Professionally my former manager is a role model for me and a big inspiration. He is always true to himself and shows how to lead with integrity. He saw a potential in me before I did my self and helped me develop into the person I am today. For me, he is a big inspiration.

  • If you could give one piece of advice to your younger self, or to other young female students today, what would it be?

Be yourself. It sounds too cliché, but it really is true!

And dare to take the mandate, don’t wait for people to give it to you. Don’t overthink things and question whether you are doing it the right way, because there is no right or wrong and many ways can lead to the wanted result and success.

Also, don’t make the typical 5-year plan. Instead, prepare yourself to catch the opportunities that come your way. By catching what gives you energy and excites you, you will shape your own future and your own path.

  • How do you see STEM education shaping the future?

I once got a postcard saying “Keep Calm – Engineers will save the world” and I liked it so much that it is now framed. The postcard was meant as a joke, but I do believe that STEM educations are crucial for the future within e.g. sustainability and technologies and the responsibility that I believe is important that we all take.

  • Why is it important for you to promote diversity and inclusion within STEM?

Because diversity and inclusion are a part of shaping equal opportunities which I believe should be a basic prerequisite in all companies. But we are not there yet everywhere.

Another important aspect is that diverse perspectives foster innovation and creativity which is a very important part of developing new products, companies, and company cultures. Here diversity and inclusion are a crucial part of that success.

  • What steps has your company taken to promote a more diverse and inclusive workplace, and which one has been the most effective?

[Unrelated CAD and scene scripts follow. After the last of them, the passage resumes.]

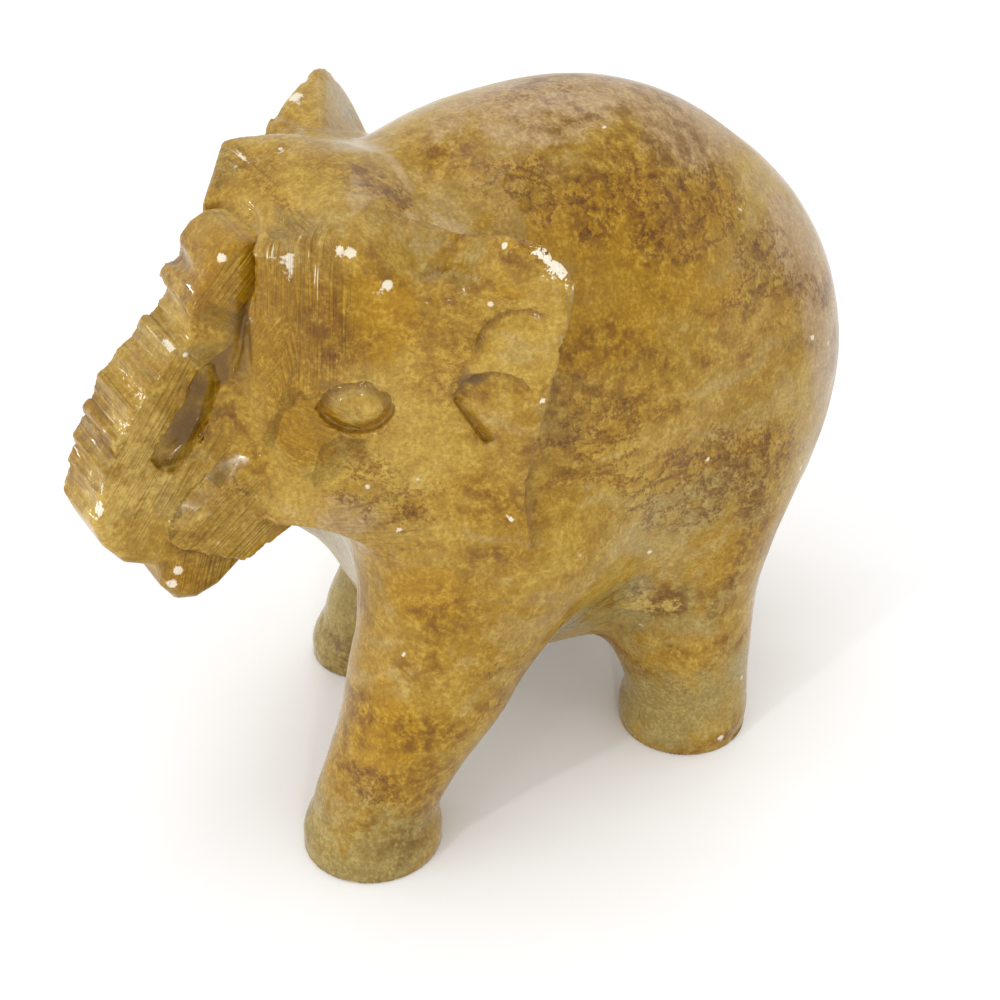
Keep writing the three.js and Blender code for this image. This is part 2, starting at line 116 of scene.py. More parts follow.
@dataclass(frozen=True)
class Egg:
    """An egg shape whose long axis is tipped by its pitch, in degrees."""

    at: Triple
    radii: Triple
    pitch: float = 0.0

    def distance(self, x: Array, y: Array, z: Array) -> Array:
        """Distance of points from the egg.

        Args:
            x: Places across the carving.
            y: Places along it, the rump being positive.
            z: Heights.

        Returns:
            Distances, negative inside.
        """
        c, s = math.cos(math.radians(self.pitch)), math.sin(math.radians(self.pitch))
        a, b, e = self.radii
        u = x - self.at[0]
        v = c * (y - self.at[1]) + s * (z - self.at[2])
        w = c * (z - self.at[2]) - s * (y - self.at[1])
        near = np.sqrt((u / a) ** 2 + (v / b) ** 2 + (w / e) ** 2)
        far = np.sqrt((u / (a * a)) ** 2 + (v / (b * b)) ** 2 + (w / (e * e)) ** 2)
        return near * (near - 1) / np.maximum(far, 1e-9)


@dataclass(frozen=True)
class Plane:
    """A flat cut: which way it faces and a point that it goes through."""

    facing: Triple
    through: Triple

    def distance(self, x: Array, y: Array, z: Array) -> Array:
        """Distance of points in front of the plane."""
        n = Vector(self.facing).normalized()
        return n.x * x + n.y * y + n.z * z - n.dot(Vector(self.through))


@dataclass(frozen=True)
class Block:
    """What a set of flat cuts leaves, its edges rounded over a width."""

    cuts: tuple[Plane, ...]
    edge: float

    def distance(self, x: Array, y: Array, z: Array) -> Array:
        """Distance of points from the block.

        Args:
            x: Places across the carving.
            y: Places along it, the rump being positive.
            z: Heights.

        Returns:
            Distances, negative inside.
        """
        d = self.cuts[0].distance(x, y, z)
        for cut in self.cuts[1:]:
            d = overlap(d, cut.distance(x, y, z), self.edge)
        return d


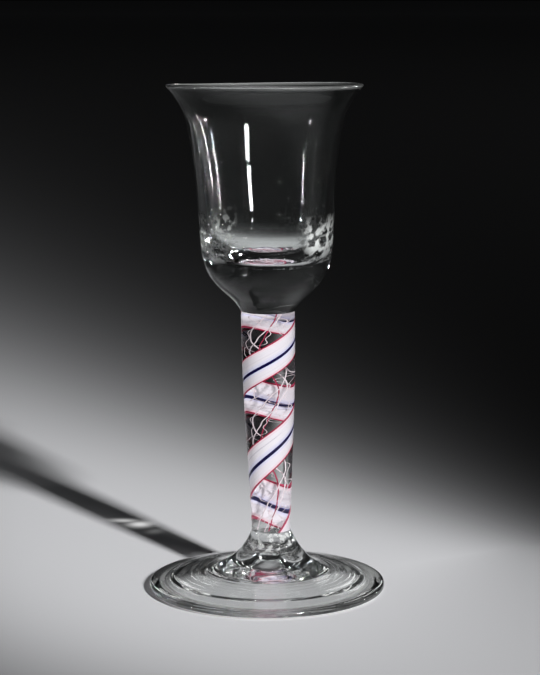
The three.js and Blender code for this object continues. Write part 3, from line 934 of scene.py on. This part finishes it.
def paperFloor():
    # one square of grey paper with a painted light pool and painted gathered light, its fibres a faint mottle
    # and bump
    f = floorLook
    material, tree = newMaterial("paintedLightPoolPaper")
    place = objectPlace(tree)
    fibres = noise(tree, place, f["fibres"], 3.0)
    grey = times(tree, paintedLightLevel(tree, place), remap(tree, fibres, 0.0, 1.0, *f["mottle"]))
    setSurface(tree, principled(tree, {
        "Base Color": scaled(tree, f["cool"], grey), "Roughness": f["roughness"], "Specular IOR Level": 0.0,
        "Normal": raised(tree, fibres, f["bumpHeight"], f["bump"]), "Emission Color": (1, 1, 1, 1),
        "Emission Strength": paintedGatheredLight(tree, place)}))
    mesh = bpy.data.meshes.new("paper_floor")
    h, z = f["half"], f["level"]
    mesh.from_pydata([(-h, -h, z), (h, -h, z), (h, h, z), (-h, h, z)], [], [(0, 1, 2, 3)])
    mesh.materials.append(material)
    floor = bpy.data.objects.new("paper_floor", mesh)
    scene.collection.objects.link(floor)


paperFloor()


# Light: a tall narrow window to the right of the camera, soft fills, thin strips, and a dark room

# each lamp: azimuth to the right of the camera, distance (m), lowest and highest elevation, width (degrees),
# radiance
key = {"key": (30.5, 4.0, 22, 30.5, 3.8, 520)}
# seen in the glass only
glints = {
    "window": (31.5, 4.0, 2.5, 8.7, 6.8, 100),
    "windowFoot": (30, 4.0, 1.0, 1.7, 3.5, 80),
    "leftStrip": (-76, 3.0, 0.0, 6.4, 0.4, 480),
    "rightStrip": (108, 3.0, -1, 7.6, 0.4, 540),
    "farRightStrip": (132, 3.0, -3, 10, 0.7, 140),
    "lowLeft": (-36, 0.5, -4.5, -1.5, 44, 0.6),
    "lowRight": (36, 0.5, -4.5, -1.5, 44, 0.5),
}
# falling on the canes alone, for the light that the glass round them gathers
fills = {
    "leftFill": (-65, 2.0, 0.5, 14, 24, 14),
    "frontFill": (-15, 2.0, 1, 14, 20, 4),
}
# seen in the foot alone, where they catch the lines that its tool left
sheens = {
    "backSheen": (180, 3.0, 45, 47, 26, 4),
    "leftSheen": (192.5, 3.0, 12, 34, 1.6, 3.2),
    "rightSheen": (168, 3.0, 12, 34, 1.6, 3.2),
}
lampCentre = 0.08  # height in metres that the elevations are measured from
# the room's strength on dull surfaces, and where it is seen in the glass
room = {"ambient": 0.022, "seenInGlass": 0.009, "colour": (0.95, 0.98, 1.0, 1)}


def stripLamp(name, azimuth, distance, lowest, highest, width, radiance):
    # an upright lamp between two elevations, as wide as an angle, and facing the stem
    data = bpy.data.lights.new(name, "AREA")
    low, high = distance * np.tan(np.radians([lowest, highest]))
    data.shape = "RECTANGLE"
    data.size = 2 * distance * np.tan(np.radians(width / 2))
    data.size_y = high - low
    data.energy = radiance * np.pi * data.size * data.size_y
    lamp = bpy.data.objects.new(name, data)
    turn = np.radians(azimuth)
    lamp.location = (distance * np.sin(turn), -distance * np.cos(turn), (low + high) / 2 + lampCentre)
    lamp.rotation_euler = (np.pi / 2, 0, turn)
    scene.collection.objects.link(lamp)
    lamp.visible_camera = False
    return lamp


def hangLamps(looks, inGlass, pieces=None):
    # lamps that only show in glass, or else only light dull surfaces, of all pieces or of those given
    for name, look in looks.items():
        lamp = stripLamp(name, *look)
        lamp.visible_diffuse = not inGlass
        lamp.visible_glossy = inGlass
        lamp.visible_transmission = inGlass
        if pieces:
            lamp.light_linking.receiver_collection = pieces


def grouped(name, pieces):
    group = bpy.data.collections.new(name)
    for piece in pieces:
        group.objects.link(piece)
    return group


hangLamps(key, False)
hangLamps(glints, True)
hangLamps(fills, False, grouped("litByFills", [o for o in scene.objects if o.name.endswith("_cane")]))
hangLamps(sheens, True, grouped("onlyFoot", [footSkin]))


def darkRoom():
    # a dim light all round, dimmer where it is seen in the glass and black in the picture
    world = bpy.data.worlds.new("darkRoom")
    world.use_nodes = True
    tree = world.node_tree
    tree.nodes.clear()
    path = addNode(tree, "ShaderNodeLightPath").outputs
    seen = calculate(tree, "MAXIMUM", path["Is Glossy Ray"], path["Is Transmission Ray"])
    dimmer = times(tree, seen, room["seenInGlass"] - room["ambient"])
    strength = calculate(tree, "ADD", dimmer, room["ambient"])
    strength = times(tree, strength, calculate(tree, "SUBTRACT", 1.0, path["Is Camera Ray"]))
    air = addNode(tree, "ShaderNodeBackground", {"Color": room["colour"], "Strength": strength})
    addNode(tree, "ShaderNodeOutputWorld", {"Surface": air.outputs[0]})
    scene.world = world


darkRoom()

# mm, metres and degrees
view = {"lens": 114.3, "sensor": 36, "place": (0.001, -0.68775, 0.19406), "down": 9.122}
data = bpy.data.cameras.new("camera")
data.lens = view["lens"]
data.sensor_width = view["sensor"]
camera = bpy.data.objects.new("camera", data)
camera.location = view["place"]
camera.rotation_euler = (np.radians(90 - view["down"]), 0, 0)
scene.collection.objects.link(camera)
scene.camera = camera
scene.view_settings.view_transform = "Standard"
scene.cycles.max_bounces = 24
scene.cycles.glossy_bounces = 8
scene.cycles.transmission_bounces = 24
scene.cycles.transparent_max_bounces = 32
scene.cycles.sample_clamp_indirect = 0
print("floor, light and camera set")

At this point, we have been laying the foundation and identified and initiated the steps we need to take to improve the important work of DEI in VELUX. We are proud of the initial steps we have taken, and at the same time we are looking forward to the many actions ahead of us that are needed for us to more fully foster DEI.

Examples include: 

  • Establishing our DEI Policy
  • Including DEI as part of global onboarding
  • Partnering with Develop Diverse to reduce bias in our job-adds
  • Producing guidance for hiring managers to Reduce Bias in Hiring; training recruitment partners and HR business partners 
  • Mandatory unconscious bias training for all managers in 2023
  • DEI integration in our VELUX Leadership Framework
  • Inclusion of DEI topics in the Global Employee Survey (enabling employee-informed further steps toward inclusion)
  • Connecting executive compensation to progress on our DEI target for women in management 
  • Expanding gender self-identification options within our HR information system, to include non-binary and prefer not to disclose; and enabling employees to include pronouns on their profile card in Outlook and Teams
  • (The 2022 Sustainability Report includes additional information on pages 41-44, including a case exploration of equity in VELUX: Read how we are leading change in our sustainability report (velux.com)

It is difficult to say which one step has been most effective, because all of these steps and more are needed – they build and support each other.  

The development of our DEI Policy was an effective foundational step because it establishes our DEI mission, key terms (including the addition of “E” for equity), reiterates our DEI targets, and -critically-  assigns accountability for DEI progress with our executive leaders.  

In terms of being able to move forward strategically, the inclusion of DEI topics in the Global Employee Survey has been a crucial step because it enables us to implement targeted initiatives and make data-informed decisions.  While we are just now moving forward in discussing and sharing results, we foresee effective momentum and ongoing progress forward in part due to this.